My brother-in-law, who told me about the Faith, was never active in the Cause but was very happy that I was I was one of those NSA members chosen to present the Peace Message to the President and to the Prime Minister of Zimbabwe. We managed to give it to President Canaan Banana though we never had the opportunity to present it to the Prime Minister, Robert Mugabe as he was always busy or out of the country. However, we learnt that when he visited Belgium, one Baha’i was fortunate in being able to hand the Peace Message to him while he was doing a walk about!

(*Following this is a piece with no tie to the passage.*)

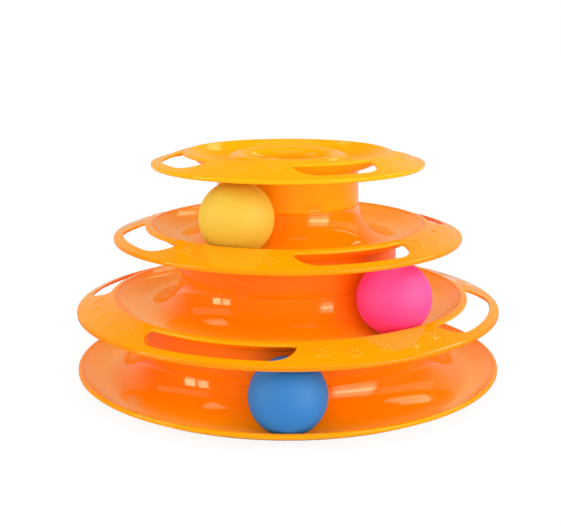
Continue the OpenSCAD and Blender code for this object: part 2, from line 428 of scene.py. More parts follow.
def cut_slot(shell, grid, lines, level, bearing, top_marks, under_marks):
    """Fills the gap in the grid round one slot with rings that follow the slot's round outline."""

    def frame_ring(inner_j, outer_j):
        step = 1 if outer_j > inner_j else -1
        across = list(range(inner_j, outer_j + step, step))
        ring = [grid[i][inner_j] for i in lines[:-1]]
        ring += [grid[lines[-1]][j] for j in across[:-1]]
        ring += [grid[i][outer_j] for i in reversed(lines[1:])]
        ring += [grid[lines[0]][j] for j in reversed(across[1:])]
        return ring, len(across) - 1

    top_ring, side_count = frame_ring(*top_marks)
    under_ring, _ = frame_ring(*under_marks)
    loop = slot_loop(level, len(lines) - 1, side_count)
    tangent = np.roll(loop, -1, axis=0) - np.roll(loop, 1, axis=0)
    tangent /= np.linalg.norm(tangent, axis=1)[:, None]
    away = np.column_stack([-tangent[:, 1], tangent[:, 0]])
    c, s = polar(1, bearing)

    def ring_at(plan, drop):
        return shell.add([(x * c - y * s, x * s + y * c, rim_z(level, math.hypot(x, y)) - drop)
                          for x, y in plan])

    def patch(ring, drop, steps):
        """Rings from the mesh lines round the slot towards its edge, closer together there."""
        made = np.array([shell.points[k] for k in ring])[:, :2]
        wide = np.column_stack([made[:, 0] * c + made[:, 1] * s, -made[:, 0] * s + made[:, 1] * c])
        shares = [k / PATCH_RINGS * (2 - k / PATCH_RINGS) for k in steps]
        return [ring_at(wide * (1 - t) + (loop + away * EDGE_R) * t, drop) for t in shares]

    edge = [(EDGE_R * (1 - math.sin(a)), EDGE_R * (1 - math.cos(a)))
            for a in np.radians(np.linspace(0, 90, EDGE_STEPS + 1))]
    rings = [top_ring] + patch(top_ring, 0, range(1, PATCH_RINGS))
    rings += [ring_at(loop + away * reach, drop) for reach, drop in edge]
    rings += [ring_at(loop + away * reach, RIM_DROP - drop) for reach, drop in reversed(edge)]
    rings += patch(under_ring, RIM_DROP, range(PATCH_RINGS - 1, 0, -1)) + [under_ring]
    shell.bands(rings)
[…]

In 1985 we went on pilgrimage. We were a group of six from Zimbabwe, including my husband. It was such a spiritual feeling and experience especially when we met with all the members of the Universal House of Justice. For me I was overpowered by their presence when the whole nine of them approached us. I can’t explain the feeling of power which fell over me when Mr Ali Nakhjavani came towards me and said that a couple of weeks previously there was a young girl from Africa who was on pilgrimage. He said that half of his heart was in Africa and he gave her the other to take back! I said to him that I had brought the other half back! When he was in London in 2013 attending the memorial of former member of the Universal House of Justice Mr Hushmand Fatheazam, I approached him and reminded him about the talk we had had about his half heart. He told me that he remembered that! I was so amazed because I thought he wouldn’t remember, but he did!

My husband and I have five children. I came to the UK in 1999 because of the unstable situation in Zimbabwe. Since then I have been living as a live-in carer in many and various places around the UK, such as London, Southampton, Glastonbury and Taunton. I love to sing and have often sung in various choirs, including a number of Bahá’í choirs.